Like equities, bonds also achieved record highs in increasingly tricky markets. In SA, bonds and related instruments (debt securities and interest rate-derivative products) are primarily traded on the Bond Exchange of SA (Besa). The JSE can also facilitate trade in bonds on its Yield-X platform, but generally Besa is thought to be the market leader and also the primary market participant.
A bond is a debt security that requires its issuer to repay its holder the loan plus interest at an agreed maturity date.
Besa's primary listings grew by 33% (or 242 new listings) year-on-year to a total of 104 issuers. The exchange boasted a total of 967 listings by the end of 2007. The value of total listings increased by almost 8% in 2007. And this is despite a high interest-rate environment - interest rates have an inverse relationship to bonds.
This robust trade is good news for Besa, which demutualised in October 2007. It was previously a "club" comprising banks, issuers, asset managers, brokers, and interdealer brokers (IDBs). Demutualisation converted it to an unlisted public company. The capital raised will provide it with the resources required to pursue new ventures and expand its products and service offerings.
Aside from its important regulatory and market development functions, Besa facilitates bond listings and bond trade reporting and matching. Its interest-rate derivative offerings include bond futures, forward-rate agreements, vanilla swaps and standard bond options, allowing both the term and the instrument to be listed.
The bond exchange also provides useful indices that serve as benchmarks for market participants. These include the total return indices, the government inflation-linked bond index, the hedge fund index and credit indices.
Other 2007 highlights included Besa's first exchange-traded fund, and record turnover on the secondary market of R13,8 trillion.
Corporate listings increased dramatically, showing growth of 44% (or 246 new listings) in 2007. Their value therefore increased to R267bn.
These listings now account for a third of total issues and are mostly dominated by financial institutions and securitisations.

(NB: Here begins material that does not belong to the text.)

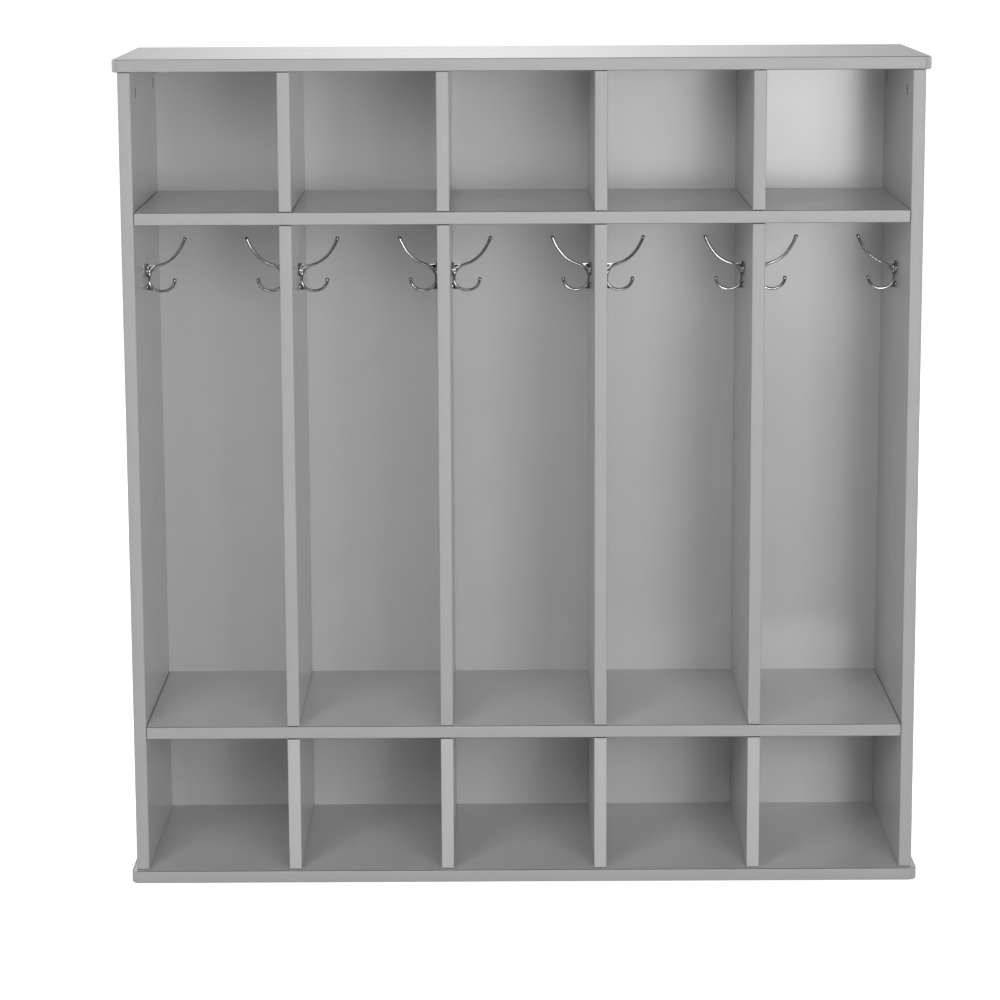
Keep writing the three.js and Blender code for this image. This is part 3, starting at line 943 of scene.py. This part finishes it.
def hook_screws(hook_node, mesh, wall, inward, bay):
    """A hook's two screws in its wall, turned on from those of the bay before."""
    for i in (1, 2):
        node = f"{hook_node}_screw_{i}"
        centre = box_centre(node)
        centre.x = wall
        turn = Matrix.Rotation((2 * bay + i) * SCREW_TURN, 4, "Z")
        piece = new_piece(f"{node}_turned", mesh)
        piece.matrix_world = wall_place(centre, inward) @ turn
        finished(piece, "steel", node)


def hooks():
    """A hook on each wall of each bay, all from one casting and one screw."""
    casting = hook_mesh()
    screw = hook_screw_mesh()
    lowest = min(vertex.co.z for vertex in casting.vertices)
    for bay in range(1, BAY_COUNT + 1):
        for side, inward in SIDES:
            node = f"bay_{bay}_{side}_hook"
            low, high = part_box(node)
            wall = low.x - HOOK_GAP if inward > 0 else high.x + HOOK_GAP
            place = Matrix.Translation((wall, (low.y + high.y) / 2, low.z - lowest))
            piece = new_piece(f"{node}_casting", casting)
            piece.matrix_world = place @ Matrix.Rotation(0 if inward > 0 else math.pi, 4, "Z")
            finished(piece, "chrome", node)
            hook_screws(node, screw, wall, inward, bay)


# Studio

# Camera: angles in degrees, lens and sensor in millimetres
CAMERA_PLACE = (-0.0388, -5.0774, 1.5212)
CAMERA_PITCH = -10.635
CAMERA_YAW = 0.044
CAMERA_ROLL = -0.253
CAMERA_LENS = 117.78
CAMERA_SENSOR = 36
CAMERA_CLIP_END = 100

# Even light from all round
AMBIENT = 0.08

# Soft boxes: name, place, size and power in watts. The fills don't show in gloss.
LAMP_TARGET = (0, 0, 0.7)
LAMPS = (
    ("key_right", (1.41, -4.33, 1.34), 1.0, 35.5),
    ("key_low_right", (0.72, -4.53, 1.02), 1.0, 21.5),
    ("key_small_right", (1.11, -4.45, 1.02), 0.7, 15.5),
    ("front_high", (0, -4.23, 2.24), 1.0, 19.5),
    ("left_high", (-1.17, -4.06, 2.24), 1.0, 5),
    ("left_wide", (-1.6, -3.2, 2.2), 0.9, 7.5),
    ("near_left", (-1.15, -2.3, 1.1), 0.9, 13),
    ("near_left_high", (-1.0, -2.3, 2.0), 0.7, 5),
    ("near_right", (1.15, -2.3, 1.1), 0.9, 7.5),
    ("side_left", (-4, 0.9, 1.9), 1.6, 60),
    ("side_right", (4, 0.9, 1.9), 1.6, 60),
    ("rear_left", (-2.4, 4.2, 2.2), 1.6, 50),
    ("rear_right", (2.4, 4.2, 2.2), 1.6, 50),
    ("overhead", (0, 0.4, 4.6), 1.6, 29),
)
FILLS = ("near_left", "near_left_high", "near_right")

# Floor: its half width and its grey, and how it is lifted to white from near the object to far
FLOOR_REACH = 30
FLOOR_LEVEL = 0.6
FLOOR_LIFT_SHARE = 0.75
FLOOR_LIFT_RANGE = (1.0, 3.0)
STAGE_ROUGHNESS = 0.9

# A dark sheet seen only in gloss, a painted dark reflection: its floor from here to the wall behind
# the camera
ROOM_START = 0.7
ROOM_AWAY = 6.5
ROOM_HALF = 11
ROOM_HIGH = 7
ROOM_FLOOR = 0.002
ROOM_LEVEL = 0.03

# A glowing sheet behind the locker, seen only in gloss, brightest a little left of its middle: a
# painted reflection
BACKDROP_AWAY = 4.6
BACKDROP_HALF = 2.8
BACKDROP_HIGH = 3
BACKDROP_MIDDLE = -0.135
BACKDROP_FADE = 1.6
BACKDROP_BRIGHT = 1.35
BACKDROP_DIM = 0.36


def camera():
    data = bpy.data.cameras.new("camera")
    data.lens = CAMERA_LENS
    data.sensor_width = CAMERA_SENSOR
    data.clip_end = CAMERA_CLIP_END
    viewer = bpy.data.objects.new("camera", data)
    bpy.context.scene.collection.objects.link(viewer)
    aim = Euler((math.radians(90 + CAMERA_PITCH), 0, math.radians(-CAMERA_YAW))).to_matrix()
    roll = Matrix.Rotation(math.radians(CAMERA_ROLL), 3, "Z")
    viewer.matrix_world = Matrix.Translation(CAMERA_PLACE) @ (aim @ roll).to_4x4()
    bpy.context.scene.camera = viewer


def lamp(name, place, size, power):
    """A square soft box, itself unseen by the camera."""
    data = bpy.data.lights.new(name, "AREA")
    data.size = size
    data.energy = power
    light = bpy.data.objects.new(name, data)
    light.visible_camera = False
    light.visible_glossy = name not in FILLS
    bpy.context.scene.collection.objects.link(light)
    aim = (Vector(LAMP_TARGET) - Vector(place)).to_track_quat("-Z", "Y")
    light.matrix_world = Matrix.Translation(place) @ aim.to_matrix().to_4x4()


def add_seen(tree):
    """One for a ray from the camera, a gloss or glass, and nought for one that lights a surface."""
    path = tree.nodes.new("ShaderNodeLightPath").outputs
    direct = add_math(tree, "MAXIMUM", path["Is Camera Ray"], path["Is Glossy Ray"])
    return add_math(tree, "MAXIMUM", direct, path["Is Transmission Ray"])


def world():
    """White where it is seen, and a low even fill on the object."""
    studio_world = bpy.data.worlds.new("studio")
    studio_world.use_nodes = True
    tree = studio_world.node_tree
    tree.nodes.clear()
    fill = tree.nodes.new("ShaderNodeBackground")
    fill.inputs["Strength"].default_value = AMBIENT
    white = tree.nodes.new("ShaderNodeBackground")
    mix = tree.nodes.new("ShaderNodeMixShader")
    output = tree.nodes.new("ShaderNodeOutputWorld")
    for background in (fill, white):
        background.inputs["Color"].default_value = (1, 1, 1, 1)
    tree.links.new(add_seen(tree), mix.inputs["Fac"])
    tree.links.new(fill.outputs[0], mix.inputs[1])
    tree.links.new(white.outputs[0], mix.inputs[2])
    tree.links.new(mix.outputs[0], output.inputs["Surface"])
    bpy.context.scene.world = studio_world


def sheet(name, half_width, side_line, material):
    """A wide sheet of the studio: a line in the YZ plane, drawn out to both sides."""
    shape = bmesh.new()
    pairs = [
        [shape.verts.new((x, y, z)) for x in (-half_width, half_width)] for y, z in side_line
    ]
    for (a, b), (c, d) in zip(pairs, pairs[1:]):
        shape.faces.new((a, b, d, c))
    piece = new_piece(name, mesh_of(shape, name), material)
    return piece


def gloss_only(piece):
    """Keeps a sheet out of everything but reflections."""
    piece.visible_camera = False
    piece.visible_diffuse = False
    piece.visible_transmission = False
    piece.visible_shadow = False


def floor():
    """A pale floor that keeps the object's shadow, and otherwise is seen white, like the world."""
    material, tree, shader = node_tree("floor")
    shader.inputs["Base Color"].default_value = (*grey(FLOOR_LEVEL), 1)
    shader.inputs["Roughness"].default_value = STAGE_ROUGHNESS
    away = tree.nodes.new("ShaderNodeVectorMath")
    away.operation = "LENGTH"
    tree.links.new(own_coordinates(tree), away.inputs[0])
    lift = add_range(tree, away.outputs["Value"], FLOOR_LIFT_SHARE, 1, FLOOR_LIFT_RANGE)
    both = tree.nodes.new("ShaderNodeAddShader")
    tree.links.new(shader.outputs[0], both.inputs[0])
    glow = add_glow(tree, add_math(tree, "MULTIPLY", lift, add_seen(tree)))
    tree.links.new(glow, both.inputs[1])
    tree.links.new(both.outputs[0], tree.nodes["Material Output"].inputs["Surface"])
    sheet("floor", FLOOR_REACH, [(-FLOOR_REACH, 0), (FLOOR_REACH, 0)], material)


def room():
    """A dark sheet that shows only in gloss and neither lights nor shades: a painted dark reflection,
    standing for the dark end of the room.
    """
    material, _, shader = node_tree("room")
    shader.inputs["Base Color"].default_value = (*grey(ROOM_LEVEL), 1)
    shader.inputs["Roughness"].default_value = STAGE_ROUGHNESS
    line = [(-ROOM_START, ROOM_FLOOR), (-ROOM_AWAY, ROOM_FLOOR), (-ROOM_AWAY, ROOM_HIGH)]
    gloss_only(sheet("room", ROOM_HALF, line, material))


def backdrop():
    """A glowing sheet behind the locker, which shows only in gloss: a painted reflection, as in the
    top panel's face.
    """
    material, tree, _ = node_tree("backdrop")
    place = tree.nodes.new("ShaderNodeSeparateXYZ")
    tree.links.new(own_coordinates(tree), place.inputs[0])
    across = add_math(tree, "SUBTRACT", place.outputs["X"], BACKDROP_MIDDLE)
    away = add_math(tree, "ABSOLUTE", across, 0)
    fade = add_range(tree, away, BACKDROP_BRIGHT, BACKDROP_DIM, (0, BACKDROP_FADE))
    fade.node.interpolation_type = "SMOOTHSTEP"
    tree.links.new(add_glow(tree, fade), tree.nodes["Material Output"].inputs["Surface"])
    line = [(BACKDROP_AWAY, ROOM_FLOOR), (BACKDROP_AWAY, BACKDROP_HIGH)]
    gloss_only(sheet("backdrop", BACKDROP_HALF, line, material))


def studio():
    bpy.context.scene.view_settings.view_transform = "Standard"
    camera()
    world()
    floor()
    room()
    backdrop()
    for name, place, size, power in LAMPS:
        lamp(name, place, size, power)


slabs()
side_panels()
shelves()
dividers()
back_panel()
cam_locks()
cam_bolts()
hooks()
studio()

But despite the increase in corporate listings, the numbers reflect a favourite industry bugbear - there is no capacity for them. There is a small amount of secondary-market activity in corporate debt.
But the price discovery of corporate bonds is regarded in an unfavourable light by other market participants, and this may be having an effect on appetite for corporate bonds until a solution is found. Pricing is most inefficient in the secondary market, where it is based on Jibar (the Johannesburg interbank agreed rate) plus a premium based on market sentiment and credit rating.
The credit crunch and widening credit spreads have worsened sentiment, and therefore corporate listings should remain subdued.
Besa's calculations show turnover volumes placing it fourth-highest globally in 2007, as reported by the World Federation of Exchanges.
Besa's 2006 financials reported a net profit of R719 000 (up from a net loss of R3m in 2005). Said Besa CEO Garth Greubel at the time: "Besa's financial model has been cost recovery. We have no reserves or big assets and we have passed on gains to our membership."
Besa started 2008 with a bang. Big parastatal paper has come to the market through Eskom, the Development Bank of SA and the water authorities. Already this has led to an increase in primary listings of 7,5%.